Heck, "small sample" is itself a gross exaggeration. We might as well be trying to predict global warming or the World Series winner from a single grain of sand in the Sahara.
Zero started this thread asking about Noah's Ark. I can't explain the flood. I can't explain large parts of what God seems to do/say in the Bible. I can't explain God.
Not only can not "prove" or "disprove" His existence, I can't even conceptualize how to try. His is, to quote Philippians 4:7, the peace that passes all understanding. All I can do is believe, or not believe.
God doesn't have to obey the "natural laws" we have been striving to estimate and describe. God is the law.
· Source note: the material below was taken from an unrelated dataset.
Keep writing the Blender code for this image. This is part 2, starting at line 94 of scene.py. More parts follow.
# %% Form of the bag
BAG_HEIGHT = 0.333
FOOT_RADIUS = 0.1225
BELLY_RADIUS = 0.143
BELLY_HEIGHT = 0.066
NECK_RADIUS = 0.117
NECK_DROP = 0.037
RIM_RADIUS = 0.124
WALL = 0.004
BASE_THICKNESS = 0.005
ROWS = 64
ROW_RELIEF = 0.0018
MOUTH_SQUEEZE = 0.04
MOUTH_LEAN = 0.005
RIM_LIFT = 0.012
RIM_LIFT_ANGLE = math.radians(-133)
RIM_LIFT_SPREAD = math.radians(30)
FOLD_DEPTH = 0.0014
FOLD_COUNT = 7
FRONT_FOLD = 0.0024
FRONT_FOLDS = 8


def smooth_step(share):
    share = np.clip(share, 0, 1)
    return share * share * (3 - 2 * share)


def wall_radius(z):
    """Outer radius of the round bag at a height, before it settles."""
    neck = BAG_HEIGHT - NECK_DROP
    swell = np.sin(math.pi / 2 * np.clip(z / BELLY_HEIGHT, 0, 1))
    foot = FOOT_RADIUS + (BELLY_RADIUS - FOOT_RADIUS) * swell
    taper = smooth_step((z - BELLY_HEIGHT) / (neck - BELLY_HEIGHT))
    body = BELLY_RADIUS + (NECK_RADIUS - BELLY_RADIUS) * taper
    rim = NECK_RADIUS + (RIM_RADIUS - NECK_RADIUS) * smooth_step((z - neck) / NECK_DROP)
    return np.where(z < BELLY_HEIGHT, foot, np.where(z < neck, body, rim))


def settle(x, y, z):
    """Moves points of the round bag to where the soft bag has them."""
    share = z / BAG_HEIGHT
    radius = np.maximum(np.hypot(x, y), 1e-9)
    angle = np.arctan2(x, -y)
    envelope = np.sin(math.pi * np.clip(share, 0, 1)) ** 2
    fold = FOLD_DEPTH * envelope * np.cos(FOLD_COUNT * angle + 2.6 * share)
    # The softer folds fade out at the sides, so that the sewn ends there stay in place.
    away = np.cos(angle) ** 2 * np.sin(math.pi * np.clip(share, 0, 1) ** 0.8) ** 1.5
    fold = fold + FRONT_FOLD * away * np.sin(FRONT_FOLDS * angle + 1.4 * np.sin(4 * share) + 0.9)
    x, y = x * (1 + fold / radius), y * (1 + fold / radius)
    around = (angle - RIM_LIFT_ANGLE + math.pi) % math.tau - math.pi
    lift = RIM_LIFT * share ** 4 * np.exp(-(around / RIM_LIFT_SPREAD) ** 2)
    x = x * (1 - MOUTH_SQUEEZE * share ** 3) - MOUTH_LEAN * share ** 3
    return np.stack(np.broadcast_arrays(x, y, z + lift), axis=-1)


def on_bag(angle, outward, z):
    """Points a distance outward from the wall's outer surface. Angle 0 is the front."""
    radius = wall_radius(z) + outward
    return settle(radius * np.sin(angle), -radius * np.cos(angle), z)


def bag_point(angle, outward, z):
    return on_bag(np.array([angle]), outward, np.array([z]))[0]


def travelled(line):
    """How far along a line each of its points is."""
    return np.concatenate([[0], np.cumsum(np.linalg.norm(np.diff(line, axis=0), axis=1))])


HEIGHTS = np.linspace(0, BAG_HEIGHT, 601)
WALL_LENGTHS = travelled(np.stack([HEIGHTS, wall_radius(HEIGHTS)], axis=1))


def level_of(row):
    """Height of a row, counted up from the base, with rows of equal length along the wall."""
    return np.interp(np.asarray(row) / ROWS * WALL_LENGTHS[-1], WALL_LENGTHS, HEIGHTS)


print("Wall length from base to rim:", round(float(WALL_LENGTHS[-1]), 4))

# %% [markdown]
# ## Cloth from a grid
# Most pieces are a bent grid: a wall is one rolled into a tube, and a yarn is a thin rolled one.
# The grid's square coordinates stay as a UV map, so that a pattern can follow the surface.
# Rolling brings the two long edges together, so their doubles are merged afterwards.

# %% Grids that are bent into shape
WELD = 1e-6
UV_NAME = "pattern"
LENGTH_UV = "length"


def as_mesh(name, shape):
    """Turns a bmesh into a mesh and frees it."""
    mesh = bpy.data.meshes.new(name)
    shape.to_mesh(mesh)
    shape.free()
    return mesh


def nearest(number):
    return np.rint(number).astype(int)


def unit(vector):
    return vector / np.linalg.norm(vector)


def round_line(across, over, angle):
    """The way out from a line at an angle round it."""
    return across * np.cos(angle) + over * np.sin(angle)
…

Or, if you don't want to believe in God, substitute "universe." The universe can't be explained in any significant fraction. I may believe in the Big Bang, I may believe in natural selection and/or evolution, I may believe in quantum electrodynamics. But as to applying those beliefs to the universe, I can only reason inductively from a very small sample.
In the end, it isn't a matter of evidence or proof. It's a matter of faith and where we put that faith. Put it in God, put it in your own abilities to reason, put it in the scientific method and the accumulated pages of the American Economic Review. It's still a stance of faith on your part.
Because when it comes to the particulars of the divine, to the universe, to "nature," the limits of our understanding are not significantly different than they were in Paul's day, or Abraham's.
We've learned that some of the rituals described in the Pentateuch are silly. We've learned new dietary limitations. We've learned a lot.
But we are still cosmically profoundly ignorant.
What we "know" today, compared to what our ancestors knew back when the books of the Bible were being put together, or back when the "canon" was decided at Nicea, is probably an increase of several orders of magnitude. The problem is, what we don't know is still hundreds, thousands, perhaps hundreds of thousands of orders of magnitude bigger still.
In fact our ignorance is so cosmically huge that we can't even estimate how many orders of magnitude it is.
Our ignorance is so profound that we've got nothing but decisions of faith we can make.
It isn't about science versus religion. Science and religion are just two competing ways human beings organize their ignorance.
It isn't even about faith versus reason. Faith is what we reason from.
All of us.
And when we reduce our debates to questions about evidence, we never engage the really cosmic question at the bottom: just what (or who) should we have faith in?
I know where mine resides. Unless he's been playing devil's advocate all this time, and I hope he hasn't been, I know where Cheesey's resides.
My question for the rest of you is this: in what or who do you ground your faith? And if your faith resides in the reason of men, how do you feel about being grounded in such profound ignorance?
One of the nice things about grounding one's faith in God, one doesn't have to be limited in one's hopes and aspirations to the depths of human ignorance. One trusts He who isn't profoundly ignorant.
But what do you do when you aren't so grounded? When the only thing you can trust is your profoundly ignorant self or other profoundly ignorant souls?
Or perhaps I ought to ask the question another way? *How* do you do it?
And do not be conformed to this world, but be transformed by the renewing of your mind, that you may prove what is that good and acceptable and perfect will of God.